--- Start ---

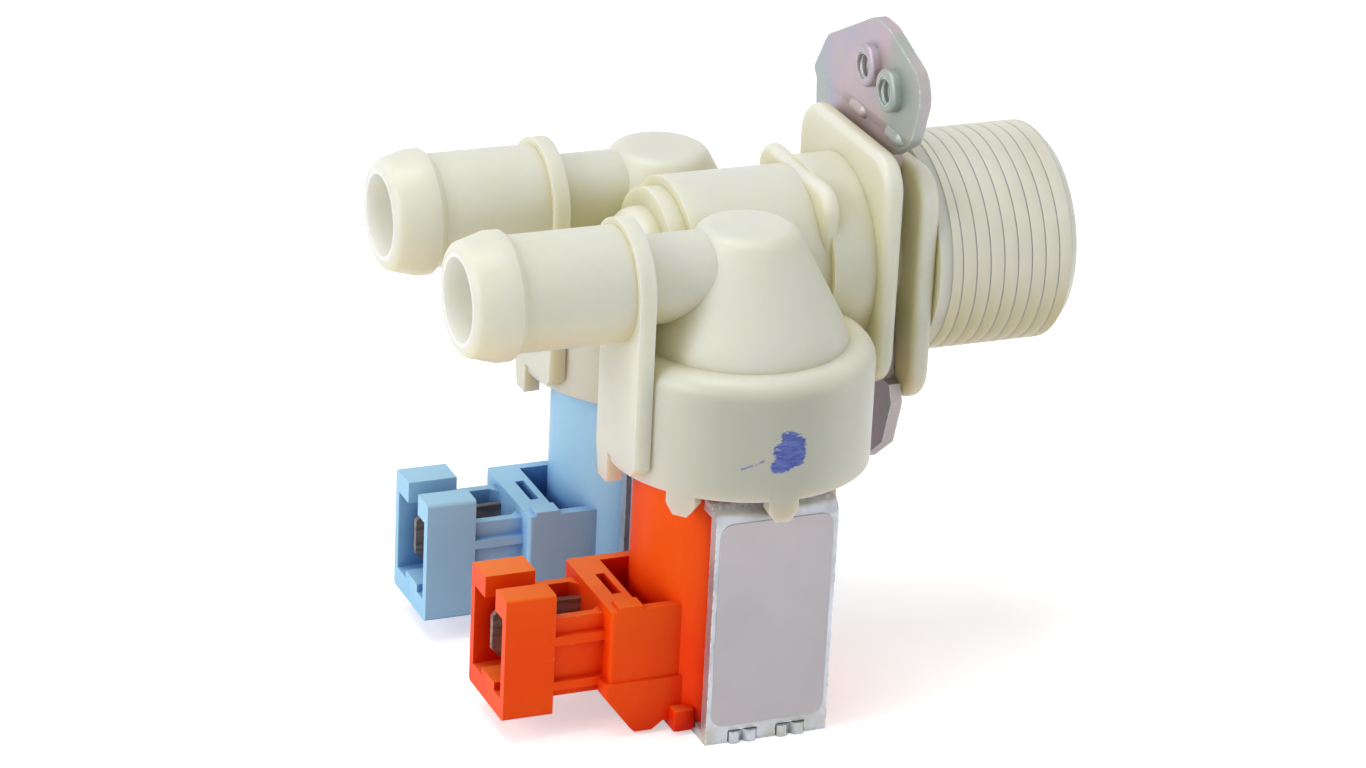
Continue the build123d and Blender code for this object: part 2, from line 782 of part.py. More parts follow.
# Coil housing: connector block and foot first, then the round body, then the mouth
with BuildPart() as coil_housing:
    with BuildSketch(Plane.XZ):
        Polygon(
            (block_front, block_top),
            (block_root, block_top),
            (block_root, block_bottom),
            (block_front, block_bottom),
            align=None,
        )
    extrude(amount=block_half_width, both=True)
    with BuildSketch(Plane.XZ):
        Polygon(
            (foot_slant_x, block_bottom),
            (block_root, block_bottom),
            (block_root, foot_bottom + foot_notch_height),
            (foot_notch_start + foot_notch_slant, foot_bottom + foot_notch_height),
            (foot_notch_start, foot_bottom),
            (foot_x, foot_bottom),
            (foot_x - foot_toe, foot_bottom + foot_toe),
            (foot_slant_x, foot_slant_z),
            align=None,
        )
    extrude(amount=block_half_width + foot_proud, both=True)
    corner_edges = coil_housing.edges().filter_by(Axis.Z)
    fillet(corner_edges.filter_by_position(Axis.X, foot_slant_x, block_front), moulding_round)
    with BuildSketch(Plane.XY.offset(block_top)):
        with Locations((pocket_front - corner_step_length / 2, corner_step_width / 2 - block_half_width)):
            Rectangle(corner_step_length, corner_step_width)
    extrude(amount=corner_step_height)
    with BuildSketch(Plane.XY.offset(block_top - pocket_depth)):
        with Locations(((pocket_front + valve_x) / 2, 0)):
            Rectangle(valve_x - pocket_front, 2 * pocket_half_width)
    extrude(amount=pocket_depth, mode=Mode.SUBTRACT)
    with BuildSketch(Plane.XY.offset(block_top - gusset_slot_depth)):
        with Locations((gusset_slot_x, 0)):
            Rectangle(gusset_slot_width, gusset_slot_length)
    extrude(amount=gusset_slot_depth, mode=Mode.SUBTRACT)
    with BuildSketch(valve_plan.offset(coil_bottom)):
        Circle(coil_radius)
        Rectangle(2 * coil_radius, 2 * coil_flat, mode=Mode.INTERSECT)
    extrude(amount=coil_shoulder_top - coil_bottom)
    with BuildSketch(valve_plan.offset(coil_top)):
        Rectangle(yoke_width + 2 * fit_gap, 4 * coil_radius)
    extrude(amount=coil_shoulder_top - coil_top, mode=Mode.SUBTRACT)
    with BuildSketch(valve_plan.offset(foot_bottom)):
        with GridLocations(yoke_width + 2 * fit_gap + pad_width, 2 * coil_flat - pad_depth, 2, 2):
            Rectangle(pad_width, pad_depth)
        Circle(coil_radius, mode=Mode.INTERSECT)
    extrude(amount=coil_bottom - foot_bottom)

    with BuildSketch(Plane.YZ.offset(mouth_x)):
        with Locations((0, (mouth_top + mouth_bottom) / 2)):
            RectangleRounded(2 * mouth_half_width, mouth_top - mouth_bottom, moulding_round)
    extrude(amount=mouth_length)
    with BuildSketch(Plane.XZ):
        with Locations((bridge_x, (bridge_top + bridge_bottom) / 2)):
            Rectangle(bridge_length, bridge_top - bridge_bottom)
    extrude(amount=mouth_half_width - bridge_inset, both=True)
    for level in rib_levels:
        with BuildSketch(Plane.XZ):
            with Locations((bridge_x, level)):
                Rectangle(bridge_length, rib_height)
        extrude(amount=mouth_half_width, both=True)
    with BuildSketch(Plane.YZ.offset(mouth_x)):
        with Locations((0, (mouth_top - mouth_roof + mouth_bottom + mouth_floor) / 2)):
            Rectangle(2 * (mouth_half_width - mouth_wall), mouth_height)
        with Locations((key_offset, mouth_bottom + mouth_floor + key_height / 2)):
            Rectangle(key_width, key_height, mode=Mode.SUBTRACT)
    extrude(amount=mouth_length, mode=Mode.SUBTRACT)
    with BuildSketch(Plane.YZ.offset(mouth_x)):
        with Locations((key_offset, mouth_top - mouth_roof / 2)):
            Rectangle(mouth_slot, mouth_roof)
    extrude(amount=mouth_length, mode=Mode.SUBTRACT)
    with BuildSketch(Plane.XY.offset(bridge_bottom + bridge_floor)) as trough:
        with Locations((bridge_x, 0)):
            Rectangle(bridge_length, 2 * bridge_half_width)
        chamfer(trough.vertices().group_by(Axis.X)[-1], bridge_gusset)
    extrude(amount=bridge_top - bridge_bottom - bridge_floor, mode=Mode.SUBTRACT)
    with BuildSketch(Plane.YZ.offset(block_front)):
        with Locations((-terminal_spacing / 2, terminal_z), (terminal_spacing / 2, terminal_z)):
            Rectangle(terminal_thickness, terminal_width)
    extrude(amount=pocket_front - block_front, mode=Mode.SUBTRACT)

    add(ring(bobbin_bore_radius, 0, foot_bottom, coil_shoulder_top), mode=Mode.SUBTRACT)
    add(ring(bobbin_flange_radius + fit_gap, 0, bobbin_bottom, bobbin_top), mode=Mode.SUBTRACT)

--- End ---

SHORT TASK: Hand back the material above in full, exactly as written.

THE RESULT:
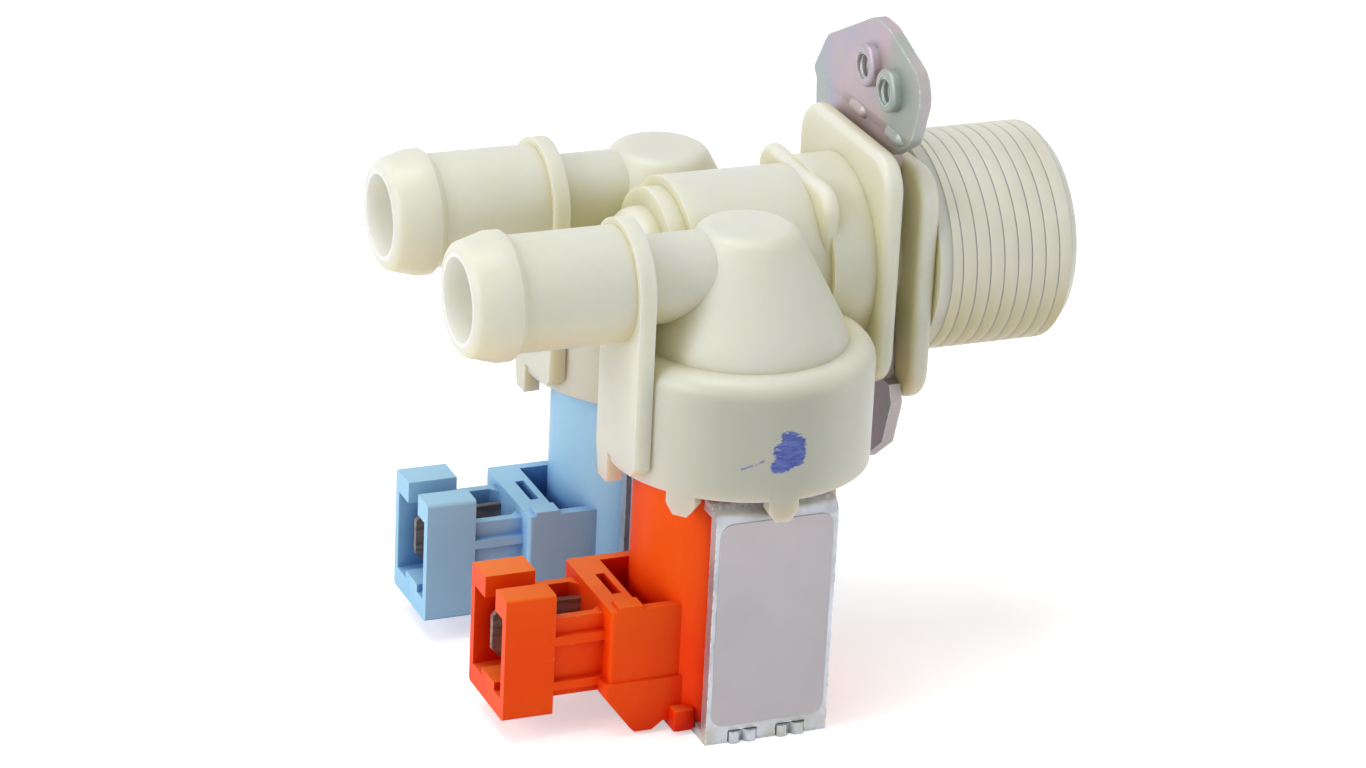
Continue the build123d and Blender code for this object: part 2, from line 782 of part.py. More parts follow.
# Coil housing: connector block and foot first, then the round body, then the mouth
with BuildPart() as coil_housing:
    with BuildSketch(Plane.XZ):
        Polygon(
            (block_front, block_top),
            (block_root, block_top),
            (block_root, block_bottom),
            (block_front, block_bottom),
            align=None,
        )
    extrude(amount=block_half_width, both=True)
    with BuildSketch(Plane.XZ):
        Polygon(
            (foot_slant_x, block_bottom),
            (block_root, block_bottom),
            (block_root, foot_bottom + foot_notch_height),
            (foot_notch_start + foot_notch_slant, foot_bottom + foot_notch_height),
            (foot_notch_start, foot_bottom),
            (foot_x, foot_bottom),
            (foot_x - foot_toe, foot_bottom + foot_toe),
            (foot_slant_x, foot_slant_z),
            align=None,
        )
    extrude(amount=block_half_width + foot_proud, both=True)
    corner_edges = coil_housing.edges().filter_by(Axis.Z)
    fillet(corner_edges.filter_by_position(Axis.X, foot_slant_x, block_front), moulding_round)
    with BuildSketch(Plane.XY.offset(block_top)):
        with Locations((pocket_front - corner_step_length / 2, corner_step_width / 2 - block_half_width)):
            Rectangle(corner_step_length, corner_step_width)
    extrude(amount=corner_step_height)
    with BuildSketch(Plane.XY.offset(block_top - pocket_depth)):
        with Locations(((pocket_front + valve_x) / 2, 0)):
            Rectangle(valve_x - pocket_front, 2 * pocket_half_width)
    extrude(amount=pocket_depth, mode=Mode.SUBTRACT)
    with BuildSketch(Plane.XY.offset(block_top - gusset_slot_depth)):
        with Locations((gusset_slot_x, 0)):
            Rectangle(gusset_slot_width, gusset_slot_length)
    extrude(amount=gusset_slot_depth, mode=Mode.SUBTRACT)
    with BuildSketch(valve_plan.offset(coil_bottom)):
        Circle(coil_radius)
        Rectangle(2 * coil_radius, 2 * coil_flat, mode=Mode.INTERSECT)
    extrude(amount=coil_shoulder_top - coil_bottom)
    with BuildSketch(valve_plan.offset(coil_top)):
        Rectangle(yoke_width + 2 * fit_gap, 4 * coil_radius)
    extrude(amount=coil_shoulder_top - coil_top, mode=Mode.SUBTRACT)
    with BuildSketch(valve_plan.offset(foot_bottom)):
        with GridLocations(yoke_width + 2 * fit_gap + pad_width, 2 * coil_flat - pad_depth, 2, 2):
            Rectangle(pad_width, pad_depth)
        Circle(coil_radius, mode=Mode.INTERSECT)
    extrude(amount=coil_bottom - foot_bottom)

    with BuildSketch(Plane.YZ.offset(mouth_x)):
        with Locations((0, (mouth_top + mouth_bottom) / 2)):
            RectangleRounded(2 * mouth_half_width, mouth_top - mouth_bottom, moulding_round)
    extrude(amount=mouth_length)
    with BuildSketch(Plane.XZ):
        with Locations((bridge_x, (bridge_top + bridge_bottom) / 2)):
            Rectangle(bridge_length, bridge_top - bridge_bottom)
    extrude(amount=mouth_half_width - bridge_inset, both=True)
    for level in rib_levels:
        with BuildSketch(Plane.XZ):
            with Locations((bridge_x, level)):
                Rectangle(bridge_length, rib_height)
        extrude(amount=mouth_half_width, both=True)
    with BuildSketch(Plane.YZ.offset(mouth_x)):
        with Locations((0, (mouth_top - mouth_roof + mouth_bottom + mouth_floor) / 2)):
            Rectangle(2 * (mouth_half_width - mouth_wall), mouth_height)
        with Locations((key_offset, mouth_bottom + mouth_floor + key_height / 2)):
            Rectangle(key_width, key_height, mode=Mode.SUBTRACT)
    extrude(amount=mouth_length, mode=Mode.SUBTRACT)
    with BuildSketch(Plane.YZ.offset(mouth_x)):
        with Locations((key_offset, mouth_top - mouth_roof / 2)):
            Rectangle(mouth_slot, mouth_roof)
    extrude(amount=mouth_length, mode=Mode.SUBTRACT)
    with BuildSketch(Plane.XY.offset(bridge_bottom + bridge_floor)) as trough:
        with Locations((bridge_x, 0)):
            Rectangle(bridge_length, 2 * bridge_half_width)
        chamfer(trough.vertices().group_by(Axis.X)[-1], bridge_gusset)
    extrude(amount=bridge_top - bridge_bottom - bridge_floor, mode=Mode.SUBTRACT)
    with BuildSketch(Plane.YZ.offset(block_front)):
        with Locations((-terminal_spacing / 2, terminal_z), (terminal_spacing / 2, terminal_z)):
            Rectangle(terminal_thickness, terminal_width)
    extrude(amount=pocket_front - block_front, mode=Mode.SUBTRACT)

    add(ring(bobbin_bore_radius, 0, foot_bottom, coil_shoulder_top), mode=Mode.SUBTRACT)
    add(ring(bobbin_flange_radius + fit_gap, 0, bobbin_bottom, bobbin_top), mode=Mode.SUBTRACT)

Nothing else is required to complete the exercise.